> **Problem to work on**: Repeat everything from the line holding "shown = obj.evaluated_get(depsgraph)" to the line holding "before = set(bpy.data.objects)", inclusive, exactly. Leave out the rest.

#### Data

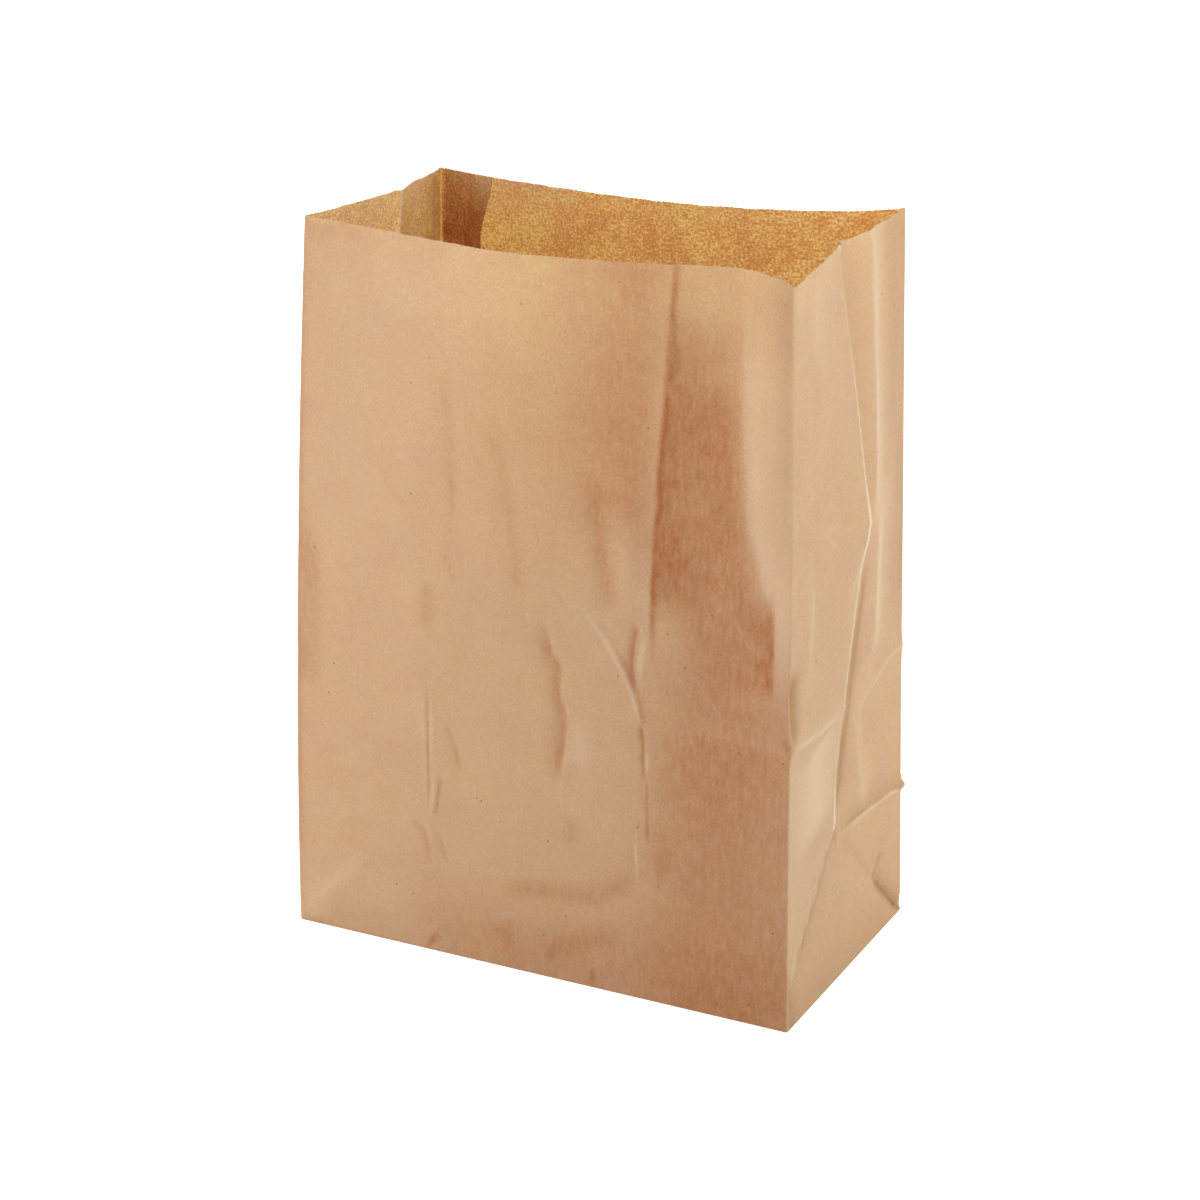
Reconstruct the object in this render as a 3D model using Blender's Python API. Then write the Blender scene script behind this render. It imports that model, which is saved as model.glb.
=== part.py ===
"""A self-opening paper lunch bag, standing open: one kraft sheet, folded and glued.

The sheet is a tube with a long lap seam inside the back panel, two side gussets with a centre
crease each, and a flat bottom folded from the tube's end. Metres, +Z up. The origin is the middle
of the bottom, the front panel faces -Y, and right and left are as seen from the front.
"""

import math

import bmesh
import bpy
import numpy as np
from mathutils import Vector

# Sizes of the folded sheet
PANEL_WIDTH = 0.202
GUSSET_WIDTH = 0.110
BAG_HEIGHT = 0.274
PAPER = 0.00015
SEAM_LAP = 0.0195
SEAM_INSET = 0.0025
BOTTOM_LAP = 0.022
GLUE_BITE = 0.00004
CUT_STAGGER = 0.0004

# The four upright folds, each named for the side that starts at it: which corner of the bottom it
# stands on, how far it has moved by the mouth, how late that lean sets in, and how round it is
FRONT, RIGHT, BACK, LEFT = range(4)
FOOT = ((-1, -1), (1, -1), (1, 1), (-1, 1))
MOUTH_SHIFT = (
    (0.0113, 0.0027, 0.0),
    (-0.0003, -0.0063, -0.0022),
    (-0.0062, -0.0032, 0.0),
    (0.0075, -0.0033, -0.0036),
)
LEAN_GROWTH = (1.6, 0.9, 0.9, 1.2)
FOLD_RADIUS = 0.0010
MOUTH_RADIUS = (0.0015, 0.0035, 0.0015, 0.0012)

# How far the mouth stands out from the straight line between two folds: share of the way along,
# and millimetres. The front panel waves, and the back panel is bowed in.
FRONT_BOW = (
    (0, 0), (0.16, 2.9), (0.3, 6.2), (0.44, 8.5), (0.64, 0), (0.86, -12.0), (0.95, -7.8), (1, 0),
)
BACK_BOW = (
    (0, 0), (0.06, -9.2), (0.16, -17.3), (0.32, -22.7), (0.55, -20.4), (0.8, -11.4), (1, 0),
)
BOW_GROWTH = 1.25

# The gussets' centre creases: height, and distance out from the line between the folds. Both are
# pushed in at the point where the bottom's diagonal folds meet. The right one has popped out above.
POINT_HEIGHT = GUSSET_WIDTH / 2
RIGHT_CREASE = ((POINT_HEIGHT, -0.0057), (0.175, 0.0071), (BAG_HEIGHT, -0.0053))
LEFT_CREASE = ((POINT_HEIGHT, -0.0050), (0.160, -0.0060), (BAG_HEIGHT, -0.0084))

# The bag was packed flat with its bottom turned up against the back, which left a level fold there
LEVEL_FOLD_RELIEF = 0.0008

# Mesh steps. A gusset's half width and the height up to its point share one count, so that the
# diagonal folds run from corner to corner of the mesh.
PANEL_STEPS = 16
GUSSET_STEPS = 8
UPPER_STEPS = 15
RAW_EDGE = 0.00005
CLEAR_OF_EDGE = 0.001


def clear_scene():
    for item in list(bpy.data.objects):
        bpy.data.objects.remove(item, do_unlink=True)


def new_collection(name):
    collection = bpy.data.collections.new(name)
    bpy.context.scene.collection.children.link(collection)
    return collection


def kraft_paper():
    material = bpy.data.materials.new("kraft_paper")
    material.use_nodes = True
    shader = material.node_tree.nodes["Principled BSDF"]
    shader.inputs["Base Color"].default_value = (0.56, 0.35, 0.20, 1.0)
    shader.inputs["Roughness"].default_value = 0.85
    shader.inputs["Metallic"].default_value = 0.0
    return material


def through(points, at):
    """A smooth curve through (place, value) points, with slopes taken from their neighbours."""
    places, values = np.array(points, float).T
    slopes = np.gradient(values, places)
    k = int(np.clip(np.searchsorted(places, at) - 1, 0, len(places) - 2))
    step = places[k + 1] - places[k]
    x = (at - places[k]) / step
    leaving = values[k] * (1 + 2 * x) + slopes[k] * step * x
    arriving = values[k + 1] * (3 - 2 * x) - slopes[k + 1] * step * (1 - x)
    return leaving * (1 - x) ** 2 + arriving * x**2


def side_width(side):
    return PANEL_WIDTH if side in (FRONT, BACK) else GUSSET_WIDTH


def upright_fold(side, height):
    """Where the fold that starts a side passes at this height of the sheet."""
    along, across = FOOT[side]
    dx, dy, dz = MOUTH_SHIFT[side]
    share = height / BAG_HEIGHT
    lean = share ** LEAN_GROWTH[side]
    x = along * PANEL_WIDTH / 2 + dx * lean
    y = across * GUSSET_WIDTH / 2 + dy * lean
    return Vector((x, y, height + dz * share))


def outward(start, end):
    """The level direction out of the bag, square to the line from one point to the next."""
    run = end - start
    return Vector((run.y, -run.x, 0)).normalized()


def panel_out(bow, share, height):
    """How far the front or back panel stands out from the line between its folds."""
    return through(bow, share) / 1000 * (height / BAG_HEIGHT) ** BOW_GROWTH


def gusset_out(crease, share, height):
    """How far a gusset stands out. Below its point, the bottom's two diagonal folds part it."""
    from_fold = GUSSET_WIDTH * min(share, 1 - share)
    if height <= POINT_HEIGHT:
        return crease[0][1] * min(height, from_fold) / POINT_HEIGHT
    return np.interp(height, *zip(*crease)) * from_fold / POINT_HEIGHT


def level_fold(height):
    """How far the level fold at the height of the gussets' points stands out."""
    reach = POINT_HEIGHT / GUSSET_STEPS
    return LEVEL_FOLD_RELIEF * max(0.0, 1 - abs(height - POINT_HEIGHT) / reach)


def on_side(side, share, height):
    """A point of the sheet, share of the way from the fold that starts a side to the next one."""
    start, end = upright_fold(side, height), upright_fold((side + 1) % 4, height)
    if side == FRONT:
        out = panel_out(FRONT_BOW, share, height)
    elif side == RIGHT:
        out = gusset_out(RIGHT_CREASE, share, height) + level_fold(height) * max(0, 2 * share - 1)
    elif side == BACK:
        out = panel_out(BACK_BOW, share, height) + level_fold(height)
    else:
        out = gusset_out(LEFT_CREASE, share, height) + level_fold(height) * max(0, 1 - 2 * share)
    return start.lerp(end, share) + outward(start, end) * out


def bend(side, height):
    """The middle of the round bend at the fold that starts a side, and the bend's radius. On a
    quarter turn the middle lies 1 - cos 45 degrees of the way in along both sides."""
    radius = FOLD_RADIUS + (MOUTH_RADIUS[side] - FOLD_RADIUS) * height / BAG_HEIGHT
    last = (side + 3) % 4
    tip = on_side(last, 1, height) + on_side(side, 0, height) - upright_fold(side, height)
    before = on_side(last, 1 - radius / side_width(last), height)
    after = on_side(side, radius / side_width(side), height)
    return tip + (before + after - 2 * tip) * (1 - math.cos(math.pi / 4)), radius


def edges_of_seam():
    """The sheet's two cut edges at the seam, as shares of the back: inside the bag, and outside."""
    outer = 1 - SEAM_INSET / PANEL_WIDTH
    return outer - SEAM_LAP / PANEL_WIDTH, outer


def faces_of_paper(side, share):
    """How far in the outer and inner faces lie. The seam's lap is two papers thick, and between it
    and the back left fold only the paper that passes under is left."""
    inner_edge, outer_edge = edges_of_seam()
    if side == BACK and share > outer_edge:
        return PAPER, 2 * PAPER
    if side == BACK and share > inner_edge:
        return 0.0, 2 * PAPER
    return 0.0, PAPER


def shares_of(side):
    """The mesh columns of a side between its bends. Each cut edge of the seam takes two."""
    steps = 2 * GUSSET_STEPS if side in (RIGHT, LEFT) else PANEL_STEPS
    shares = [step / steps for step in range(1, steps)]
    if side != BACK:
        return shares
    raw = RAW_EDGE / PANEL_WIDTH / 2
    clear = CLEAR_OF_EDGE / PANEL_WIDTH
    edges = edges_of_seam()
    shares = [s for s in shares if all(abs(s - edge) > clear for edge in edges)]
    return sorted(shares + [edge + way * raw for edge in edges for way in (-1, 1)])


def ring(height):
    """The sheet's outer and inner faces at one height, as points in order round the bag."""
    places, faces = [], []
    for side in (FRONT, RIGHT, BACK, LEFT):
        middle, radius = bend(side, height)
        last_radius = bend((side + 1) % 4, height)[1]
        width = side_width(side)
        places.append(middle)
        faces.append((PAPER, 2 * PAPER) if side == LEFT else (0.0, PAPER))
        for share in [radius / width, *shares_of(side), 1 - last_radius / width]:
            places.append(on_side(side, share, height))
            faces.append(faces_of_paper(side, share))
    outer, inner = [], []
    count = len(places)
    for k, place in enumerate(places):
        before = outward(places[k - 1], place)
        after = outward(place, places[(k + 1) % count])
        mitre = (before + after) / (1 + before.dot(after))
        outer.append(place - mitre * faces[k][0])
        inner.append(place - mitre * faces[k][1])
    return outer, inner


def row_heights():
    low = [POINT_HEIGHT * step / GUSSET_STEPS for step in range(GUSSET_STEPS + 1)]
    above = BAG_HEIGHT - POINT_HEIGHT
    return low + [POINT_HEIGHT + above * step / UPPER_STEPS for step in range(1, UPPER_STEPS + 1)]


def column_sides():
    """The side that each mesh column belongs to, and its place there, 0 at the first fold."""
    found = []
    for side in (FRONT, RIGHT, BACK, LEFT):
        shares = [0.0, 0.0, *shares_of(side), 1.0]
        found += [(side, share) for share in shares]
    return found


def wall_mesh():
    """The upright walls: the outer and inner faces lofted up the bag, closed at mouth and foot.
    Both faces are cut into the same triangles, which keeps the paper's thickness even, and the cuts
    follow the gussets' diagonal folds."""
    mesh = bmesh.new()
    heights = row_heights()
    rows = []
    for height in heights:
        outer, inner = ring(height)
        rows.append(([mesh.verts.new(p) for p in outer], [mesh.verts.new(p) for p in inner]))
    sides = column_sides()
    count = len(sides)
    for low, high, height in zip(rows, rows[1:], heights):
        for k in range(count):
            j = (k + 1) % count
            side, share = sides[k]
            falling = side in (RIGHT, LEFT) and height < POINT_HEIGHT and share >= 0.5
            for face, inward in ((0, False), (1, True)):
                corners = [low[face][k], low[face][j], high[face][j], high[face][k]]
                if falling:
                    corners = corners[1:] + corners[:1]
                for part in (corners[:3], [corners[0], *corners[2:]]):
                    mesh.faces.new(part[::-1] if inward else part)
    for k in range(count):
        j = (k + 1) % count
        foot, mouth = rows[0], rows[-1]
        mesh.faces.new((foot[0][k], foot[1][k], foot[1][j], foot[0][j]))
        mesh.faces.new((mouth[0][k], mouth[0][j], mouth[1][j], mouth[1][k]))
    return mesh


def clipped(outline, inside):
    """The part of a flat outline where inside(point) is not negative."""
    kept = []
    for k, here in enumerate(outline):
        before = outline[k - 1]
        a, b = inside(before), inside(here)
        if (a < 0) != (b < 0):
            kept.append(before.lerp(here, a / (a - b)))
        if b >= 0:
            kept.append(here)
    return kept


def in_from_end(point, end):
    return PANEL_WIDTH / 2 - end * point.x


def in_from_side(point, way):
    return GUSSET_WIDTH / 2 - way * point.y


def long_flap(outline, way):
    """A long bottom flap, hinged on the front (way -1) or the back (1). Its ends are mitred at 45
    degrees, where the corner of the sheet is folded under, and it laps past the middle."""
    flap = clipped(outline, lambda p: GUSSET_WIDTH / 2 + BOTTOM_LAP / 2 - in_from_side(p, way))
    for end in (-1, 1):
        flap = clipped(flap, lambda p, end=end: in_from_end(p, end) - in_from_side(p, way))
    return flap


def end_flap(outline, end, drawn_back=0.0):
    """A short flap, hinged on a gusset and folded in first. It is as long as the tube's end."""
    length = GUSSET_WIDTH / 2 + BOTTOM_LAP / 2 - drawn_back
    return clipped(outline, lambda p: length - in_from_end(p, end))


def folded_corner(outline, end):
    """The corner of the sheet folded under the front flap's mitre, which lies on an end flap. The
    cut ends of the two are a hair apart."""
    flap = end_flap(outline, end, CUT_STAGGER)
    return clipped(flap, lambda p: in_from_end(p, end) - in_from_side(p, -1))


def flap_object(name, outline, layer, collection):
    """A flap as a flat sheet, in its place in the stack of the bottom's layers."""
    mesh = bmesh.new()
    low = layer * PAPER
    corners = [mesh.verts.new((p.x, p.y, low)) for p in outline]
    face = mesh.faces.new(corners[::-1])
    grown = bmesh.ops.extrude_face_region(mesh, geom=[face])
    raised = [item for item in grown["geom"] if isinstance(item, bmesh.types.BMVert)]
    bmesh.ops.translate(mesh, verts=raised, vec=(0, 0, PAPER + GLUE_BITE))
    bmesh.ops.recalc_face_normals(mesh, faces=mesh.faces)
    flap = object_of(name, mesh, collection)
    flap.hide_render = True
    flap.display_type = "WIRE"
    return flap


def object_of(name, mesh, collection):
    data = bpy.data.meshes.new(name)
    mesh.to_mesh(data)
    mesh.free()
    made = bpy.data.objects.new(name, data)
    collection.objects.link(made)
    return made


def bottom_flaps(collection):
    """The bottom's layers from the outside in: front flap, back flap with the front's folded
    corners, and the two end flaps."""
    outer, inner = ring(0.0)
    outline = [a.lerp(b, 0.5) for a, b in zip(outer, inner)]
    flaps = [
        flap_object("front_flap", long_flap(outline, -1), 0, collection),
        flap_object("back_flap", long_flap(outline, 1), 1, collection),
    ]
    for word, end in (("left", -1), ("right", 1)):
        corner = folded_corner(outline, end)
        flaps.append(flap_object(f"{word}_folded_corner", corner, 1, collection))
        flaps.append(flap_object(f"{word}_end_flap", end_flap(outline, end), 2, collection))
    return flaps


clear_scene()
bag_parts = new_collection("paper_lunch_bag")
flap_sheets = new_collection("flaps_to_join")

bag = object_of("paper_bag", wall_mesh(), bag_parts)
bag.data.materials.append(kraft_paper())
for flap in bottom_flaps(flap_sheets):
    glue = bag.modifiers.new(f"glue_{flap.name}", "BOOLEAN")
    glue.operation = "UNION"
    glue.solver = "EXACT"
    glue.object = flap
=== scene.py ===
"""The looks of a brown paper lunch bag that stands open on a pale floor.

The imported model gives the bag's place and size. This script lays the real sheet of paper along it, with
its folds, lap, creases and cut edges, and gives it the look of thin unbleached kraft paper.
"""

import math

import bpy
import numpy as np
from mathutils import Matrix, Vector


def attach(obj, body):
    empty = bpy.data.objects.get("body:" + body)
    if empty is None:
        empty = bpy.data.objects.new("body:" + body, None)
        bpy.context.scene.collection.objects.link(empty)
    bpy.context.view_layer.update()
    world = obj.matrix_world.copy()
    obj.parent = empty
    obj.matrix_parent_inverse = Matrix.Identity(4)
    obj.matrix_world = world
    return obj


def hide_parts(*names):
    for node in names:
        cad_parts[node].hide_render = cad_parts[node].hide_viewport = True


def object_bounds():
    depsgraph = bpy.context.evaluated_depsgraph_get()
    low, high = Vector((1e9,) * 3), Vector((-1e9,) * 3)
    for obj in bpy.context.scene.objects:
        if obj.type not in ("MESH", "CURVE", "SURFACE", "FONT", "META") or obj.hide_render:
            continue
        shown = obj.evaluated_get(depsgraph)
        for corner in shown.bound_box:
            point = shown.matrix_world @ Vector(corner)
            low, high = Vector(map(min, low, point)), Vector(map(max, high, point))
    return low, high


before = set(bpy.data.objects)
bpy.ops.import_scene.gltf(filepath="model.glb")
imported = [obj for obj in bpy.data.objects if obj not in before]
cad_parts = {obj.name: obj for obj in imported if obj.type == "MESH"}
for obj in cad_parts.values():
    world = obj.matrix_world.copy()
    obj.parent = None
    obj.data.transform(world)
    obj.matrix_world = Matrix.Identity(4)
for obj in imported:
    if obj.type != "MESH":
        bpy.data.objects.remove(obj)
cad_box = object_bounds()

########

> **Exercise answer**:
        shown = obj.evaluated_get(depsgraph)
        for corner in shown.bound_box:
            point = shown.matrix_world @ Vector(corner)
            low, high = Vector(map(min, low, point)), Vector(map(max, high, point))
    return low, high


before = set(bpy.data.objects)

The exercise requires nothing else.